The second cookie is a bit more mysterious. The name seems to be a SHA-256 hash prefixed with ckln. Not sure why. The value itself looks to be a twice URL-encoded 2048-bit base64 key, but I wasn’t able to figure out more. But as always: just add those to the next request, and everything works!

Step 4: Fetching my data

As any 90’s movie hacker would say: I’m in! Time to grab some transaction and account information to feed my software.

Unfortunately, Boursorama doesn’t appear to offer a JSON API for easy data access, it seems to rely heavily on Server-Side Rendering. To retrieve my account list, I fetched https://clients.boursobank.com/mon-budget/generate and parsed the HTML.

As for recent transactions, there’s at least a CSV exporter available:

params = {
        'movementSearch[selectedAccounts][]': account_id,
        'movementSearch[fromDate]': from_date.strftime('%d/%m/%Y'),
        'movementSearch[toDate]': to_date.strftime('%d/%m/%Y'),
        'movementSearch[format]': 'CSV',
        'movementSearch[filteredBy]': 'filteredByCategory',
        'movementSearch[catergory]': '',
        'movementSearch[operationTypes]': '',
        'movementSearch[myBudgetPage]': 1,
        'movementSearch[submit]': ''
}

url = 'https://clients.boursobank.com/budget/exporter-mouvements'
session = requests.Session()
resp = session.request('GET', url, cookies=cookies, params=params)

Note: if the range is invalid, or returned no results, the response is not a CSV anymore, but an HTML page showing an error message.

Final thoughts

As always with bank logins, I find this very convoluted, but not sure of the added benefit.
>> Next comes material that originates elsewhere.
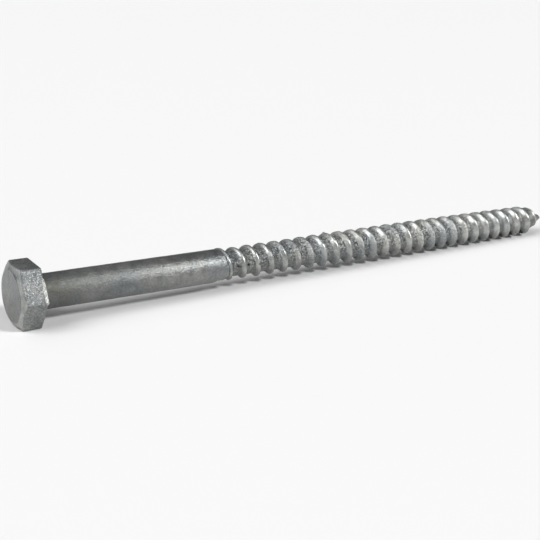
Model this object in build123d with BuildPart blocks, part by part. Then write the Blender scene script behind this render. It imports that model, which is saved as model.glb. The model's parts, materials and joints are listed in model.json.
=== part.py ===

In fact, most magic cookies were simply fetched from the server once, and sent back as-is in all subsequent requests, and the only challenge (SVG->key) is quite trivial.

I’d be curious to know the rational behind all that. Initialy I thought maybe the magic cookies are used to prevent some kind of MITM or replay attack? But unlike OVH which uses time-based request signatures, those keys seems to be quite stable.

In the future, I’d like to explore the mobile app, see if there is some JSON API I could use, because parsing HTML feels wrong.

I Hope you found this post interesting!